> Once the codebase has become fully agentic, i.e., only agents fundamentally understand it
What exactly do we mean this? Because it is obviously common for human coders to tackle learning how an unfamiliar and complex codebase works so that they can modify it (new hires do it all the time). I can think this means one of two things:
* The code and architecture being produced by agents takes approaches that are abnormally complex or inscrutable to human reviewers. Is that what folks working with cutting edge agents are seeing? In which case, such code obviously isn’t beeping reviewed; it can’t be.
* the code and architecture being produced by agents can still be understood by human reviewers, but it isn’t actually being reviewed by anyone — since reviewing pull requests isn’t always fun or easy, and injecting in-depth human review slows everything down a lot — and so no one understands how the code works. (I keep thinking about the AI maximalist who recently said he woke up to 75 pull requests from his agent, like that was a good thing)
And maybe it’s a combination of the two: agent-generated pull requests are incrementally harder to grok, which makes reviewing more painful and take longer, which means more of them go without in-depth reviews.
But if your claim is true, the bottom line is that it means no one is fully reviewing code produced by agents.
> What exactly do we mean this? Because it is obviously common for human coders to tackle learning how an unfamiliar and complex codebase works so that they can modify it (new hires do it all the time).
I agree with you, BUT: I find it much harder to get my head around a medium sized vibe coded project than a medium size bespoke coded project. It's not even close.
I don't know what codebases will look like if/when they become "fully agentic". Right now, LLM-agents get worse, not better, as a codebase grows, and as more if it is coded (or worse architected) by LLM.
Humans get better over time in a project and LLMs get worse, and this seems fundamental to the LLM architecture really. The only real way I see for codebases to become fully agentic right now is if they're small enough. That size grows as context sizes that new models can deal with grows.
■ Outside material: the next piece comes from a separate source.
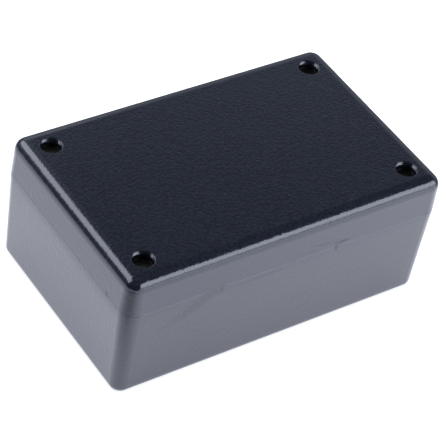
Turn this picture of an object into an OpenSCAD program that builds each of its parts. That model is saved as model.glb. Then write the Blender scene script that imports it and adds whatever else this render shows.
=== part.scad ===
// Two-part moulded project box: a drafted base tray closed by a deep skirted lid. Four pan-head screws
// sit in counterbores in the lid and run into threaded inserts in the base's corner pillars.
// Millimetres, +Z up, +X along the length. The origin is the centre of the flat underside.

/* [Case] */
// Length over the parting line
length = 100; // [84:1:180]
// Width over the parting line
width = 62.8; // [58:0.2:130]
// Height of the closed case
height = 41; // [34:1:80]
// Height of the lid, from the parting line to its top face
lid_h = 11.2; // [10:0.2:14]
// Radius of the upright corners at the parting line
corner_r = 4; // [4:0.1:6]
// Thickness of the side walls
wall = 2.2; // [1.8:0.1:2.4]
// Thickness of the base's floor and of the lid's top
plate = 2.3; // [2:0.1:2.8]

/* [Moulding draft and edges] */
// How far the lid's sides lean in, from the parting line to the top
lid_draft = 0.3; // [0.1:0.05:0.35]
// How far the base's sides lean in, from the parting line to the underside
base_draft = 0.7; // [0.3:0.05:0.9]
// Radius round the lid's top edge
top_edge_r = 3.6; // [2.8:0.1:3.6]
// Radius round the underside's edge
foot_edge_r = 2.6; // [1:0.1:2.8]
// Radius in the base's inner corner, where walls meet floor
inner_edge_r = 0.7; // [0.3:0.1:0.8]
// Bevel on both rims where they meet, which shows as the parting line
rim_bevel = 0.1; // [0.05:0.05:0.2]

/* [Rim joint] */
// Height of the tongue that stands on the base's rim
tongue_h = 1.6; // [1:0.1:2.2]
// Thickness of the tongue
tongue_t = 1; // [0.8:0.05:1]
// Gap between the tongue and the lid's rebate
tongue_gap = 0.15; // [0.1:0.05:0.25]

/* [Screws and pillars] */
// Distance from a screw's axis to the case's end
inset_x = 8.2; // [7.8:0.1:9.5]
// Distance from a screw's axis to the case's side
inset_y = 8.1; // [7.8:0.1:9.5]
// Diameter of each counterbore in the lid's top
counterbore_d = 6; // [5.8:0.1:6.4]
// Depth of each counterbore
counterbore_h = 4.1; // [3.6:0.1:5]
// Radius round each counterbore's mouth
mouth_r = 0.25; // [0.1:0.05:0.3]
// Diameter of the clearance hole under it
clearance_d = 3.4; // [3.2:0.1:3.6]
// Diameter of a pillar at its free end
pillar_d = 8.4; // [8:0.1:9]
// How much wider a pillar's root is than its free end
pillar_taper = 0.5; // [0:0.1:0.8]
// Thickness of the webs that tie a pillar to the two walls beside it
web_t = 1.6; // [1.2:0.1:2]
// Gap between the lid's pillars and the base's
pillar_gap = 0.2; // [0.1:0.1:0.6]

/* [Board slots] */
// Most slots along each long wall; a short case has only as many as fit
long_slots = 7; // [1:1:16]
// Most slots along each short wall
short_slots = 3; // [1:1:11]
// Distance between neighbouring slots
slot_pitch = 10; // [7:0.5:10]
// Width of a slot
slot_w = 1.8; // [1.2:0.1:2.4]
// Thickness of the rib on each side of a slot
rib_t = 1; // [0.8:0.1:1.4]
// How far the ribs stand out from the wall at the floor
rib_reach = 1.7; // [1.2:0.1:2.2]
// Distance from the parting line down to the ribs' tops
rib_drop = 2.5; // [1:0.5:8]
// Height of the lead-in slope at the ribs' tops
rib_lead = 1.6; // [0.5:0.1:3]

/* [Fasteners] */
// Diameter of the screw's thread
screw_d = 3; // [2.9:0.1:3.1]
// Length of the screw under its head
screw_l = 12; // [11:0.5:13]
// Diameter of the screw's head
head_d = 5.5; // [5:0.1:5.7]
// Height of the screw's head
head_h = 2.1; // [1.8:0.1:2.4]
// Radius round the edge of the head's flat top
head_edge_r = 0.4; // [0.2:0.1:0.8]
// Span of the head's cross recess
cross_span = 2.9; // [2.4:0.1:3.2]
// Width of one arm of the cross recess
cross_arm = 0.75; // [0.6:0.05:0.9]
// Depth of the cross recess
cross_h = 1.3; // [0.8:0.1:1.5]
// Outer diameter of a threaded insert
insert_d = 4.2; // [4:0.1:4.6]
// Length of a threaded insert
insert_l = 5; // [4:0.5:6]
// Width of the groove round an insert's middle
insert_groove = 0.9; // [0.5:0.1:1.5]

/* [Hidden] */
CORNER_NAMES = ["front_left", "front_right", "back_left", "back_right"];
CORNERS = [[-1, -1], [1, -1], [-1, 1], [1, 1]];
SCREWS = [for (name = CORNER_NAMES) str("screw_", name)];
INSERTS = [for (name = CORNER_NAMES) str("insert_", name)];

$fn = 64;
base_h = height - lid_h;
core_x = length / 2 - corner_r;
core_y = width / 2 - corner_r;
pitch_x = length - 2 * inset_x;
pitch_y = width - 2 * inset_y;
inner_r = corner_r - wall;
// Reach of the base's inner wall at the floor, and of the lid's at the ceiling. They are whole hundredths,
// so that the walls and the arcs that end them share their points exactly.
floor_reach = hundredths(inner_r - base_draft * (base_h - plate) / base_h);
ceiling_reach = hundredths(inner_r - lid_draft * (lid_h - plate) / lid_h);
tongue_reach = inner_r + tongue_t;
// A rounded edge concentric with the outer one, so that the lid's wall keeps its thickness
ceiling_edge_r = min(top_edge_r - wall, ceiling_reach - 0.02);
floor_edge_r = min(inner_edge_r, floor_reach - 0.02);
screw_seat = height - counterbore_h;
insert_bore_l = insert_l + 3;
// Tools run a little past a face that they cut through
over = 0.5;

// Room kept between a pillar and the nearest rib
pillar_clear = 1;

function hundredths(x) = round(100 * x) / 100;

// As many slots as asked for, or as fit between two pillars that stand this far apart
function slots_between(pitch, most) = min(most, 1 + floor(
    (pitch - pillar_d - pillar_taper - 2 * pillar_clear - slot_w - 2 * rib_t) / slot_pitch));

CASE_BLACK = [0.07, 0.07, 0.08];
ZINC = [0.6, 0.58, 0.5];
BRASS = [0.78, 0.62, 0.28];

// Distance from a corner's upright axis to a wall that leans in from its rim to its closed end
function reach_at(rim, end, h, y) = rim + (end - rim) * y / h;

// Section of a cup: x is the distance out from a corner's upright axis, y runs from the open rim to the
// closed end. The wall leans in as far as the quarter circle that rounds the closed end's corner. The
// rim's outer corner is bevelled.
module cup_section(rim, end, h, edge_r, bevel = 0) {
    c = [end - edge_r, h - edge_r];
    polygon([
        [0, 0],
        [rim - bevel, 0],
        [reach_at(rim, end, c.y, bevel), bevel],
        [end, c.y],
        c,
        [c.x, h],
        [0, h]
    ]);
    translate(c) intersection() {
        circle(edge_r);
        square(2 * edge_r);
    }
}

// Carries a section round the case: four quarter turns about the corners' axes, joined by straight walls
module around_case() {
    for (k = [0:3]) {
        along = k % 2 == 0 ? core_y : core_x;
        out = k % 2 == 0 ? core_x : core_y;
        rotate([0, 0, 90 * k]) translate([out, along, 0]) {
            rotate_extrude(angle = 90) children();
            rotate([90, 0, 0]) linear_extrude(2 * along) children();
        }
    }
}

// Fills the middle of what around_case() makes, from z0 to z1
module core(z0, z1) {
    translate([-core_x, -core_y, z0]) cube([2 * core_x, 2 * core_y, z1 - z0]);
}

module at_screws() {
    for (c = CORNERS) translate([c.x * pitch_x / 2, c.y * pitch_y / 2, 0]) children();
}

// The two webs from a pillar to the walls beside it, with the pillar's axis at the origin. They end
// inside the walls.
module webs(corner, z0, z1) {
    to_end = length / 2 - pitch_x / 2 - base_draft - wall / 2;
    to_side = width / 2 - pitch_y / 2 - base_draft - wall / 2;
    start_x = corner.x > 0 ? 0 : -to_end;
    start_y = corner.y > 0 ? 0 : -to_side;
    translate([start_x, -web_t / 2, z0]) cube([to_end, web_t, z1 - z0]);
    translate([-web_t / 2, start_y, z0]) cube([web_t, to_side, z1 - z0]);
}

// One guide rib with its sloped lead-in, standing out along -Y from a wall whose inner face is near y = 0
module rib() {
    rib_h = base_h - rib_drop - plate;
    into_wall = wall / 2;
    rotate([90, 0, 90]) linear_extrude(rib_t, center = true) polygon([
        [into_wall, 0],
        [into_wall, rib_h],
        [0, rib_h],
        [-rib_reach, rib_h - rib_lead],
        [-rib_reach, 0]
    ]);
}

// A row of board slots, each between two ribs
module slot_row(count) {
    for (i = [0:count - 1], side = [-1, 1])
        translate([(i - (count - 1) / 2) * slot_pitch + side * (slot_w + rib_t) / 2, 0, 0]) rib();
}

module board_slots() {
    for (k = [0:3]) {
        out = k % 2 == 0 ? core_y : core_x;
        rotate([0, 0, 90 * k]) translate([0, out + floor_reach, plate])
            slot_row(k % 2 == 0 ? slots_between(pitch_x, long_slots) : slots_between(pitch_y, short_slots));
    }
}

module base_outside() {
    around_case() {
        translate([0, base_h]) mirror([0, 1])
            cup_section(corner_r, corner_r - base_draft, base_h, foot_edge_r, rim_bevel);
        translate([0, base_h]) square([tongue_reach, tongue_h]);
    }
    core(0, base_h + tongue_h);
}

module base_inside() {
    rim_lift = tongue_h + over;
    rim_reach = reach_at(floor_reach, inner_r, base_h - plate, base_h - plate + rim_lift);
    around_case() translate([0, base_h + rim_lift]) mirror([0, 1])
        cup_section(rim_reach, floor_reach, base_h - plate + rim_lift, floor_edge_r);
    core(plate, base_h + rim_lift);
}

module base() {
    color(CASE_BLACK) difference() {
        union() {
            difference() {
                base_outside();
                base_inside();
            }
            at_screws() translate([0, 0, plate / 2])
                cylinder(h = base_h - plate / 2, d1 = pillar_d + pillar_taper, d2 = pillar_d);
            for (c = CORNERS) translate([c.x * pitch_x / 2, c.y * pitch_y / 2, 0])
                webs(c, plate / 2, base_h);
            board_slots();
        }
        at_screws() {
            translate([0, 0, base_h - insert_l]) cylinder(h = insert_l + over, d = insert_d);
            translate([0, 0, base_h - insert_bore_l]) cylinder(h = insert_bore_l, d = clearance_d);
        }
    }
}

module lid_outside() {
    around_case() translate([0, base_h])
        cup_section(corner_r, corner_r - lid_draft, lid_h, top_edge_r, rim_bevel);
    core(base_h, height);
}

module lid_inside() {
    skirt = lid_h - plate;
    rebate_h = tongue_h + tongue_gap;
    around_case() {
        translate([0, base_h]) cup_section(inner_r, ceiling_reach, skirt, ceiling_edge_r);
        translate([0, base_h - over]) square([tongue_reach + tongue_gap, rebate_h + over]);
    }
    core(base_h - over, height - plate);
}

// Cuts a counterbore, with its mouth rounded over
module counterbore() {
    r = counterbore_d / 2;
    translate([0, 0, screw_seat]) cylinder(h = counterbore_h + over, d = counterbore_d);
    translate([0, 0, height - mouth_r]) rotate_extrude() difference() {
        square([r + mouth_r, mouth_r + over]);
        translate([r + mouth_r, 0]) circle(mouth_r);
    }
}

module lid() {
    color(CASE_BLACK) difference() {
        union() {
            difference() {
                lid_outside();
                lid_inside();
            }
            at_screws() translate([0, 0, base_h + pillar_gap])
                cylinder(h = lid_h - pillar_gap - plate / 2, d1 = pillar_d, d2 = pillar_d + pillar_taper);
            for (c = CORNERS) translate([c.x * pitch_x / 2, c.y * pitch_y / 2, 0])
                webs(c, base_h + tongue_h + pillar_gap, height - plate / 2);
        }
        at_screws() {
            counterbore();
            translate([0, 0, base_h - over]) cylinder(h = screw_seat - base_h + 2 * over, d = clearance_d);
        }
    }
}

// A pan-head screw with a cross recess, seated on its counterbore's floor. The thread is left plain.
module screw(corner) {
    color(ZINC) translate([corner.x * pitch_x / 2, corner.y * pitch_y / 2, screw_seat])
        difference() {
            union() {
                translate([0, 0, -screw_l]) cylinder(h = screw_l, d = screw_d);
                rotate_extrude() cup_section(head_d / 2, head_d / 2, head_h, head_edge_r);
            }
            for (turn = [0, 90]) rotate([0, 0, turn]) translate([0, 0, head_h - cross_h / 2])
                cube([cross_span, cross_arm, cross_h + over], center = true);
        }
}

// A threaded insert, flush with its pillar's end. Its knurl and thread are left plain.
module insert(corner) {
    color(BRASS) translate([corner.x * pitch_x / 2, corner.y * pitch_y / 2, base_h - insert_l])
        difference() {
            cylinder(h = insert_l, d = insert_d);
            translate([0, 0, -over]) cylinder(h = insert_l + 2 * over, d = screw_d + 0.04);
            translate([0, 0, (insert_l - insert_groove) / 2]) difference() {
                cylinder(h = insert_groove, d = insert_d + over);
                cylinder(h = insert_groove, d = insert_d - 0.5);
            }
        }
}

base();
lid();
for (i = [0:3]) {
    screw(CORNERS[i]);
    insert(CORNERS[i]);
}
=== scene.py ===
"""Finishes, fasteners and studio for a two-part moulded project box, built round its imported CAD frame."""

from math import cos, pi, radians, sin

import bmesh
import bpy
from mathutils import Matrix, Vector


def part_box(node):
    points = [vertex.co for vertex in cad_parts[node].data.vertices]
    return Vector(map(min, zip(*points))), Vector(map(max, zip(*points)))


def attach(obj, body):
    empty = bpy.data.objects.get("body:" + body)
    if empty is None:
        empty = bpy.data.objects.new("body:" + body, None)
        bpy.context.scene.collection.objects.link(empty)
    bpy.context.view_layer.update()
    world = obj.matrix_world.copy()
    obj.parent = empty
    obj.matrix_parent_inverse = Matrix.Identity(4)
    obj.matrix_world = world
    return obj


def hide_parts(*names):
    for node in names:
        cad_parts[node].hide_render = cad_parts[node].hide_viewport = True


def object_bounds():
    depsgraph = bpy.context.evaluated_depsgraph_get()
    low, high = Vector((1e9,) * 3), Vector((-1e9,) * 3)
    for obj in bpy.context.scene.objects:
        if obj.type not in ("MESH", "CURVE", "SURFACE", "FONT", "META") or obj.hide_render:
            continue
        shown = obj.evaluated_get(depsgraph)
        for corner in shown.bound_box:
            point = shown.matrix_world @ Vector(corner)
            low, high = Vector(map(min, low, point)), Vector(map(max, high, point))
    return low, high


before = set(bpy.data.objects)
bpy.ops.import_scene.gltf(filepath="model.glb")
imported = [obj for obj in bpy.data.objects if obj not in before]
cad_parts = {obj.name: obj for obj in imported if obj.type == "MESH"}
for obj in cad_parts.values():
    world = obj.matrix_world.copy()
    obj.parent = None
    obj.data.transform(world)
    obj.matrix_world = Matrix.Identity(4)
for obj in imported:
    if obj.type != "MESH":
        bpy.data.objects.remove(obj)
CAD_LOW, CAD_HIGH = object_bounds()

bl_info = {
    "name": "Moulded Project Box",
    "version": (1, 0, 0),
    "blender": (4, 5, 0),
    "location": "View3D > Sidebar > Project Box",
    "description": "Grained black case, its screws and inserts, and a plain studio for it",
    "category": "Object",
}

BODY = "root"
MM = 0.001
CORNERS = ("front_left", "front_right", "back_left", "back_right")
CASE_MIDDLE = (CAD_LOW + CAD_HIGH) / 2
WHITE = (1, 1, 1)
BLACK = (0, 0, 0)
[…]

If that's how this plays out - context windows get large enough that LLM-agents can work fine in perpetuity in medium or large size projects - I wonder if the resulting projects will be extremely difficult for humans to wrap their heads around. That is, if the LLM relies on looking at massive chunks of the codebase all at once, we could get to the point of fully agentic codebases without having to tackle the problem of LLMs being terrible at architecture, because they don't need it.
For your points:
- Garden path approaches are definitely a thing, but I don't think this is necessarily catastrophic. A lot depends on the language and framework in question, and also the driver of the change.
- I think it's that plus the fact it's easy to just generate ever more code. Solutions scale in every dimension until they hit a limit where it's not feasible to go further. If AI tools will allow you to write a project with a million or 10 million lines of code, you can bet it will eventually happen. Who's ever gonna fix that?
Folks are reviewing the code, but the standard shape of a review is a PR. This diff assumes you have an underlying knowledge of the system, one that is most realistically gained by having written the code. Could you “just remember” every diff you’ve seen? Maybe, but I don’t think it’s realistic; we learn far better from doing than from reading.